I loved this post. On the verge of meeting Zoe (okay... still three months away) I think... "who owns her body?" And at first I think, "well I do, of course" - but then I chuckle, because I don't mean that.

And I think, "what will I do if Zoe tells me that she's a lesbian?" And I think, "I will love her and help her find support." And I chuckle again, because I would have a MUCH harder time accepting her if she told me she were a conservative/Republican In truth, I'd at least secretly want to change her, but I certainly couldn't usher forward a litany of resources to help her along her way into that community. And my feelings about that must give me pause. I would certainly "wish" her to just be politically celibate in that moment.

Eventually, I'd have to learn to let go and realize that it does no good to judge her, impose my will or values on her and that she will rush toward her potential with my support even when it's hard and in conflict to offer it. I'm not saying that would be easy for me - but I'm saying I'd find the strength to support her because it's the right thing to do - even if I didn't wholly understand her choices (or even agree with them.)

If you were working with me, and I were a client, and Zoe told me she was conservative/Republican and I was having a difficult time accepting and supporting her - how would you counsel me?

-Zuzu

titration said...

If I were working with you as a client and Zoe told you she was conservative/Republican and you were having a difficult time accepting and supporting her - how would I counsel you?

1) Listen a lot try to understand the roots of it and why this particular thing is difficult. Ask what's hardest, ask what's a resource in the midst of it.

2) Talk through stages of grief (which are applicable for all types of things one had to accept).

3) If you were super upset about it give you homework that helped you learn how to soothe yourself, not panic, and notice when you were getting upset so you could calm yourself.

4) Give you reading materials (not for the purpose of changing your mind) but for the purpose of you understanding your daughter.

5) Tell you (like everyone has told me) that it takes a lot of time and this is something where you are in ______ stage of grief but there are other stages.

6) Look for the areas where you and zoe had things in common. I've heard in a marriage you need four or five positive moments to make up for each negative or particularly hard moment. (not sure if this is true but...) I'd have you look for the positive moments.

Anonymous said...

I just want to say AMEN, sister.

-tc

Anonymous said...

This post got me thinking! My partner and I frequently tell eachother "Your body, your decision." It works in regards to lots of things (some joking, some serious) like when he really needs to get his hair cut but I can't make him, or when we discuss having children. It was revolutionary for me in some ways to be in a relationship where this was a given.

When I first started dating, not so long ago, I found (especially with women, interestingly) that I needed to hand my body over to the person I was with. It was not that I wanted them to like me and felt I had to do whatever they asked; I think it had more to do with me not really knowing my body in a sexual way, not knowing the "right things" to do in an intimate physical relationship, so letting the other person take the lead.

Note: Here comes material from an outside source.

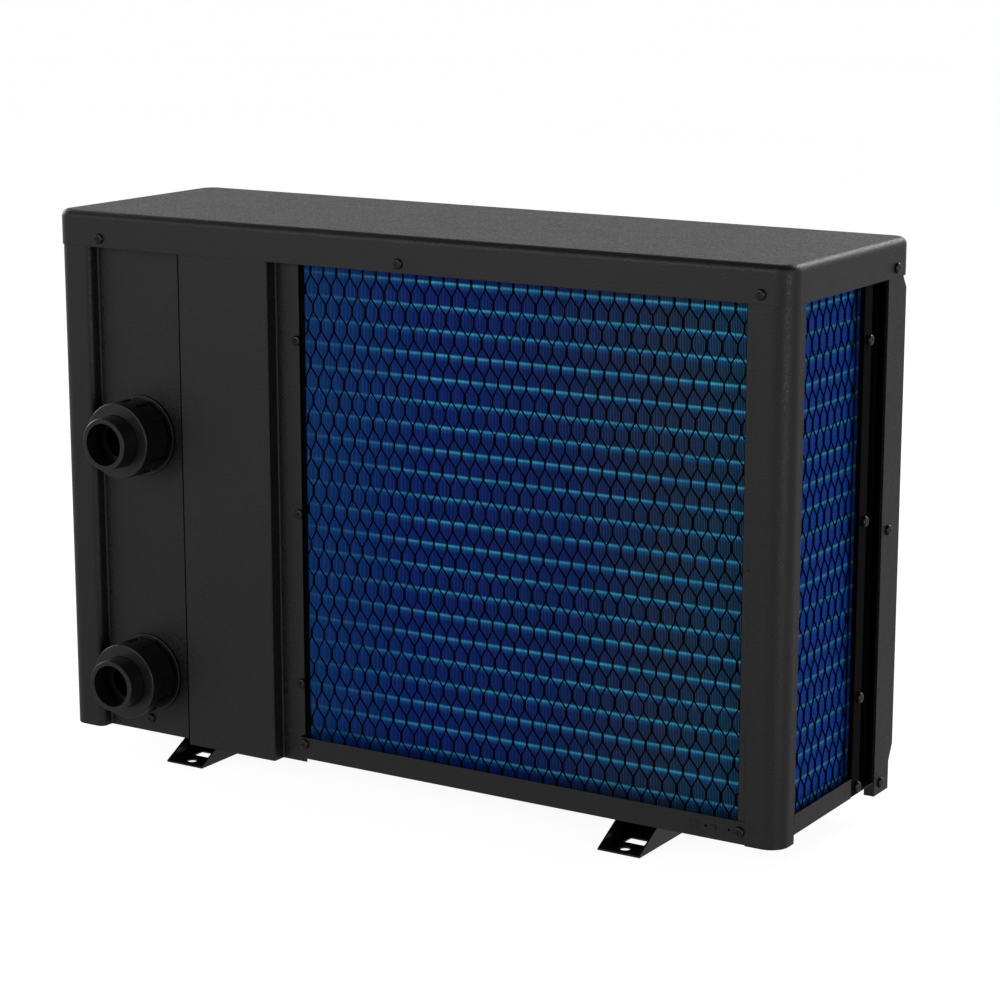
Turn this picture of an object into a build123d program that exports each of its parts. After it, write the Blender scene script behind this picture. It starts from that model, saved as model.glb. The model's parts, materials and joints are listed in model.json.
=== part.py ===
from build123d import *
import math
import os

os.makedirs("parts", exist_ok=True)

# Outdoor pool heat pump. All sizes in millimetres.
# Origin: on the floor, at the centre of the four foot bolt holes. +Z is up, +Y points out of
# the coil and water connection face, +X points towards the water connection end.

# ---- driving dimensions: casing ----
HEIGHT = 658.0
COVER_WIDTH = 965.0
COVER_DEPTH = 297.0
COVER_SKIRT = 41.3
COVER_CORNER_R = 20.0
COVER_EDGE_R = 8.0
CASING_SHIFT_X = -10.5
SHEET = 1.2
SKIRT_STEP = 1.5
FOLD_R = 2.0
TRAY_EDGE_R = 2.5
FLANGE_RETURN = 12.0
PANEL_TOP = 642.0
CONNECTION_BOTTOM = 27.2
FRONT_BOTTOM = 31.0
FRONT_Y = -141.0
FRONT_BAND_Y = -132.0
FRONT_RETURN_Y = -92.5
BEVEL_Z = (63.0, 81.6, 603.0, 616.5)
RECESS = 17.5
FLANGE_X = 131.4
BOX_X = (164.9, 291.7)
COLUMN_X = 424.3
COLUMN_INNER_R = 8.0
COLUMN_OUTER_R = 18.0
COLUMN_END_Y = 95.0
PARTITION_X = 150.0
POST_X = -450.5
POST_Y = 112.5
POST_R = 22.0
STRIP_X = -441.6
END_STRIP_Y = (-31.5, -51.5)
END_WEB_X = -478.5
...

I didn't want to expose my ignorance I guess.

Now, I don't feel that I was taken advantage of or violated. I did set boundaries when I felt they were necessary, but somehow, after reading your post, I kept thinking "I used to think J owned my body!" It's liberating to be in a relationship now where that is not the expectation at all.

It's all very interesting to me. I'll keep thinking on it.

titration said...

Anonymous great thoughts! I love that line you use "your body your decision". Do keep thinking... Thanks for the visit.